As a side effect, operating through multiple providers may become difficult and costly. This might be true for business partners on both the trading and the settlement side. Clients may not be able to afford to accommodate different processes with different intermediaries, which might foster market consolidation. Another aspect refers to systems supporting trade affirmation and matching. In the US, this role is performed centrally by DTCC allowing every transaction party or intermediary to use a central affirmation mechanism directly or via an agent. In Europe we are missing such a tool as everything relies on specific market matching criteria and bilateral arrangements regarding transaction confirmation. With a shortened settlement cycle, accurate standard settlement instructions will be essential to maintain a high settlement success rate. Market players are skeptical if any pan-European affirmation and matching system can emerge in the next two years but in my view, there will be some FinTech or ICSDs trying to fill this gap. I would not be surprised to see DTCC itself as one of the potential affirmation and matching providers for EU markets, only time will tell.
Another subject, closely related to technical capabilities and processing efficiency, refers to securities availability. Lack of securities for the settlement of transactions is already now the main reason for settlement failures. Having securities in the right place in a T+1 environment will be a challenge, especially when the same securities can be traded and settled in multiple locations. Knowing exactly where one’s securities are held will be particularly important. A customer might say, “They are with my custodian X,” but in a T+1 context, such an answer may not be sufficient to ensure that the securities will arrive in the right place and on time to complete settlement. Clients will have to keep control over the place of safekeeping themselves or outsource this to their custodians, but this may cause additional fees for relocating the securities subject of settlement to the right spot. Here again timing of sending instruction and automatic processing will be of the essence as relocation of assets between different CSDs within a settlement day might be challenging. This factor may also imply changes in the sub-custodian chains toward their simplification, avoiding multiple touchpoints for the same assets as a side effect of T+1 introduction.
Cash liquidity will become one of the most important topics in the shortened settlement cycle. Mobilizing necessary amounts for the securities settlement in the shortened cycle will become a challenge and an extra cost. Having money required for the securities settlement will be one thing but having it on time in the desired place will be the key to assure seamless settlement processing. This will require upgrading funding and cash reconciliation processes, as well as increasing the speed of information turnaround with bank treasuries. Higher demand for cash limits and collateralization mechanisms will be another outcome of the settlement cycle compression. Alignment of money transfer capabilities with timing of securities settlement will be of key importance.
The same applies to FX transactions as part of the funding mechanism, especially for less liquid currencies.
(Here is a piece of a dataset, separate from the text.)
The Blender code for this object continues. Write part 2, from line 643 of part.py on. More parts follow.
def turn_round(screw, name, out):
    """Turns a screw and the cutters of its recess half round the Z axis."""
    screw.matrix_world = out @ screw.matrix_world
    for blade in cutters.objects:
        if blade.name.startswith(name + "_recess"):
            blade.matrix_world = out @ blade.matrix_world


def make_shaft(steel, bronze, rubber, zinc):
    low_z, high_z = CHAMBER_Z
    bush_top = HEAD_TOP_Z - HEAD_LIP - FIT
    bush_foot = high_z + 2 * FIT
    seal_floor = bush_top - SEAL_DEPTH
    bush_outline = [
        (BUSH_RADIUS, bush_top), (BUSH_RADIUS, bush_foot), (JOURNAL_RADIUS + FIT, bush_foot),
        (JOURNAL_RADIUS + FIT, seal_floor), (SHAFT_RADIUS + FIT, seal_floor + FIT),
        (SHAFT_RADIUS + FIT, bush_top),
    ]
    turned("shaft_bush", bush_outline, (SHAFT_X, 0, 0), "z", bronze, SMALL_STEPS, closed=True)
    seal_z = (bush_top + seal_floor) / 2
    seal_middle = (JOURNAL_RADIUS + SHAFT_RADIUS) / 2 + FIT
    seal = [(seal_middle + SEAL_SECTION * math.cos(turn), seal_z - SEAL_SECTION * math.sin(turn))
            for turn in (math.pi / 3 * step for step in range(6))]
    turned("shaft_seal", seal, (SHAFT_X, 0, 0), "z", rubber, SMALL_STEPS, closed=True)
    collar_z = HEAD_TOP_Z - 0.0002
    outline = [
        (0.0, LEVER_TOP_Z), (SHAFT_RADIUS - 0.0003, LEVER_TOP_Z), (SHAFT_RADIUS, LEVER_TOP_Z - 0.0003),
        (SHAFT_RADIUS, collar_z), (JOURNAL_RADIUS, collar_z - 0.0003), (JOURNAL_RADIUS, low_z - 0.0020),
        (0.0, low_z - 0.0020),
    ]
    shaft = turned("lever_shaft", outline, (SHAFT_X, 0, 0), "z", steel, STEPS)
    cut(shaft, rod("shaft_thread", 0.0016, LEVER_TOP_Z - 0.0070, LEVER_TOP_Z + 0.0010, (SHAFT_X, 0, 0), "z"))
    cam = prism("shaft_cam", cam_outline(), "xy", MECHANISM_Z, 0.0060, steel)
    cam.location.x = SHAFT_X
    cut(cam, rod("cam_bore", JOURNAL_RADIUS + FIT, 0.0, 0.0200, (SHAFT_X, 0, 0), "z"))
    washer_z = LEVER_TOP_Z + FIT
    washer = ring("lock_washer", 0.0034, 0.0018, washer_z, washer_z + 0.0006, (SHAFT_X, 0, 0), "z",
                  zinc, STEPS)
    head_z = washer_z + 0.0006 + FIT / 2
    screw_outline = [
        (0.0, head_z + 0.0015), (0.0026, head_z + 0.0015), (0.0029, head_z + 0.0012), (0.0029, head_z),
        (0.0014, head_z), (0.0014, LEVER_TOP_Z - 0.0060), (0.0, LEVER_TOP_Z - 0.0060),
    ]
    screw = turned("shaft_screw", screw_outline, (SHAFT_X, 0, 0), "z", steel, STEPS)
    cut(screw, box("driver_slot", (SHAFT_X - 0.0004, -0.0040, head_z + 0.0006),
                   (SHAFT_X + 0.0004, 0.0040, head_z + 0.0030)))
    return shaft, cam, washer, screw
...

The mismatch between FX liquidity in a given currency and settlement times for the securities may increase the conversion cost and may impact the availability of funds necessary to settle a transaction. Providers who will be able to deliver funding and FX services in such an environment will secure a pole position in securities services as well.
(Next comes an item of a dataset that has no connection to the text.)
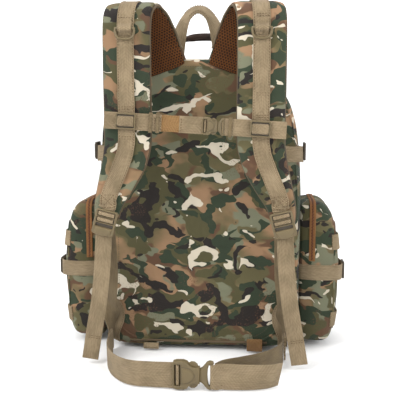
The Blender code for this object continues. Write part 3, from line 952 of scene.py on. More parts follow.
def build_bag(looks):
    """Main body, front flap, their zip, the harness panel and the piping; returns the skin's search tree."""
    skin = hull_of("bag_skin", ["main_shell"], 6.5 * MM)
    low, high = box_of(skin)
    seam_y = (low.y + 7 * MM, high.y - 7 * MM)
    held = points_where(skin, lambda co: min(abs(co.y - y) for y in seam_y) < 4.5 * MM)
    inflate(skin, held, cap=5 * MM)
    subdivide(skin)
    crumple(skin, 1.6 * MM, 75 * MM, 3.1)
    tree = tree_of(skin)

    flap_cut = prism("flap_cut", outline_of("main_flap", 1.0 * MM), 0.06, 0.14)
    body = carve("bag_body", skin, flap_cut, "DIFFERENCE", looks)
    flap = carve("bag_flap", skin, flap_cut, "INTERSECT", looks)
    place(body, "bag", "camo_fabric", "main_shell")
    build_yoke(looks)
    place(flap, "main_flap", "camo_fabric", "main_flap", shift=(0.05, 0, 0.02))

    path = outline_of("main_flap", 7.4 * MM)
    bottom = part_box("main_zipper")[0].z + 10 * MM
    lowest = min(range(len(path)), key=lambda i: (path[i].y, path[i].x))
    path = path[lowest:] + path[:lowest]
    path = [p for p in path if p.y > bottom + 4 * MM]
    path.sort(key=lambda p: math.atan2(p.y - 0.3, p.x))
    path = [Vector((abs(path[0].x), bottom))] + path + [Vector((-abs(path[0].x), bottom))]
    zipper("main_zip", tree, [Vector((p.x, high.y, p.y)) for p in path], "bag", "main_zipper", looks)

    sew_panel(tree, low, (low.z + high.z) / 2, looks)
    sew_hem(tree, low, looks)
    for name, y in (("back", seam_y[0]), ("front", seam_y[1])):
        loop = rays(tree, Vector((0, y, (low.z + high.z) / 2)), X, Z, 0, 360, 260)[:-1]
        piping(f"bag_piping_{name}", tree, loop, "bag", looks)
    return tree


def sew_panel(tree, low, middle_z, looks):
    """Welt round the harness panel and a row of stitches inside it."""
    rim = rays(tree, Vector((0, 0, middle_z)), X, Z, 0, 360, 220)[:-1]

    def inset(share):
        """Places and directions on the panel inside its rim; the welt lies at share 1."""
        found = []
        for p in rim:
            side = math.copysign(min(26 * MM * share, abs(p.x)), p.x)
            slope = min(1, abs(p.z - middle_z) / 0.2)
            rise = math.copysign(14 * MM * share * slope, p.z - middle_z)
            found.append(Vector((p.x - side, low.y - 0.02, p.z - rise)))
        return cast(tree, found)

    welt = [p - Y * 0.1 * MM for p in inset(1.0)[0]]
    place(cord("panel_welt", welt, 1.7 * MM, looks["camo"], True), "bag", "camo_fabric")
    line, normals = inset(1.45)
    runs = [(line + line[:1], normals + normals[:1])]
    sew("panel_thread", runs, looks["thread_dark"], "bag", "camo_fabric")


def sew_hem(tree, low, looks):
    """Bound lower edge of the harness panel and the stitches under it."""
    base, _ = cast(tree, [Vector((x * MM, low.y - 0.05, low.z + 12 * MM)) for x in range(-112, 113, 4)])
    hem = [p - Y * 0.6 * MM for p in base]
    place(cord("bottom_welt", hem, 2.2 * MM, looks["binding"]), "bag", "camo_fabric")
    rows = cast(tree, [p - Z * 3.4 * MM - Y * 0.05 for p in base])
    sew("bottom_thread", [rows], looks["thread_dark"], "bag", "camo_fabric")


def build_yoke(looks):
    """Padded top of the harness panel, which the shoulder straps are sewn behind."""
    reach = 96 * MM
    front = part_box("main_shell")[0].y
    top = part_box("main_shell")[1].z - 6 * MM
    line = []
    for i in range(41):
        x = -reach + 2 * reach * i / 40
        share = abs(x) / reach
        line.append(Vector((x, front, top - 6 * MM * share ** 2)))
    rings = []
    profile = ((0, 3), (-3.5, 3.5), (-8, 2.5), (-11.5, 0), (-13, -5), (-12.6, -12), (-9, -26), (-4, -44),
               (1, -60), (4, -60), (4, -20))
    bm = bmesh.new()
    for i, point in enumerate(line):
        edge = min(1.0, 0.25 + 3.0 * (1 - abs(point.x) / reach))
        wave = 1 + 0.10 * math.sin(i * 0.8) * math.sin(i * 0.23)
        ring = []
        for y, z in profile:
            out = y * edge * wave if y < 0 else y
            ring.append(bm.verts.new(point + Vector((0, out * MM, z * MM))))
        rings.append(ring)
    count = len(profile)
    for a, b in zip(rings, rings[1:]):
        for k in range(count):
            m = (k + 1) % count
            bm.faces.new((a[k], a[m], b[m], b[k]))
    bm.faces.new(rings[0])
    bm.faces.new(rings[-1])
    yoke = add_object("panel_yoke", bm, [looks["camo"]], 60)
    subdivide(yoke)
    crumple(yoke, 0.8 * MM, 30 * MM, 4.4)
    place(yoke, "bag", "camo_fabric")
    yoke_tree = tree_of(yoke)
    runs = [cast(yoke_tree, [p - Y * 0.05 - Z * drop for p in line[1:-1]]) for drop in (8.5 * MM, 12.0 * MM)]
    sew("yoke_thread", runs, looks["thread_dark"], "bag", "camo_fabric")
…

T+1 will leave less room for errors and may lead to higher failure rates and penalties. Although North American experience shows that there was no significant impact of the settlement cycle shortening on settlement failure figures, we cannot take it for granted in Europe for the reasons explained above. Europe is far more complex and fragmented without a central European depository. This may create a much bigger challenge, especially for cross-border operations.
As explained above, the transition will require effort to implement and entail costs for market participants. This may refer also to the post-migration period since lack of investment may require spending more on staff who might need to work outside of standard office hours. Smaller firms may struggle with staffing and infrastructure upgrades. This is where choosing the right partner would be a key to accommodating the change with minimum effort and cost.
If, after reading the challenges part, you have a feeling that the T+1 project sounds like a recipe for disaster, please rest assured, the industry has recognized the importance of this transition and has already begun taking action. The EU governing structure includes the T+1 Coordination Committee composed of ESMA, European Commission, ECB and Industry participants, the T+1 Industry Committee, consisting of industry associations and the Technical workstreams populated by representatives of market institutions, where also RBI is strongly present. In June 2025 the Coordination Committee issued a High-Level Roadmap to guide the transition. Key recommendations include:
It may sound general, but the direction toward improving processes has been set. There are still two years to go, and while I wouldn’t recommend using this as a reason to sit back and wait for the challenges to resolve themselves, it is sufficient time to make the necessary changes and adapt to the new shortened settlement cycle.
I hope this article has highlighted the importance of the T+1 transition and the need to begin preparatory activities now, as this will be one of the top projects for the European securities industry over the next two years. Everyone should analyze their processes and systems to ensure that any challenges arising from the transition can be addressed. Proper communication and alignment with counterparts throughout the value chain are also essential, as improvements in operational flow cannot be achieved without them. At RBI, we take this process very seriously and have established a dedicated project team with broad departmental representation to ensure that no aspect of the T+1 transition is overlooked. We have begun analyzing our existing processes to ensure their relevance and readiness for the upcoming change. We believe our Direct Access model is particularly well suited to address T+1 challenges, as it shortens communication chains and enables direct relationships with depositories in CEE markets, many of which are outside of T2S. Our strong position in payments and FX operations in the CEE region further strengthens our readiness for the upcoming challenges. RBI will keep you informed of our progress and will actively communicate key aspects of the project, highlighting any issues that may require our clients’ attention.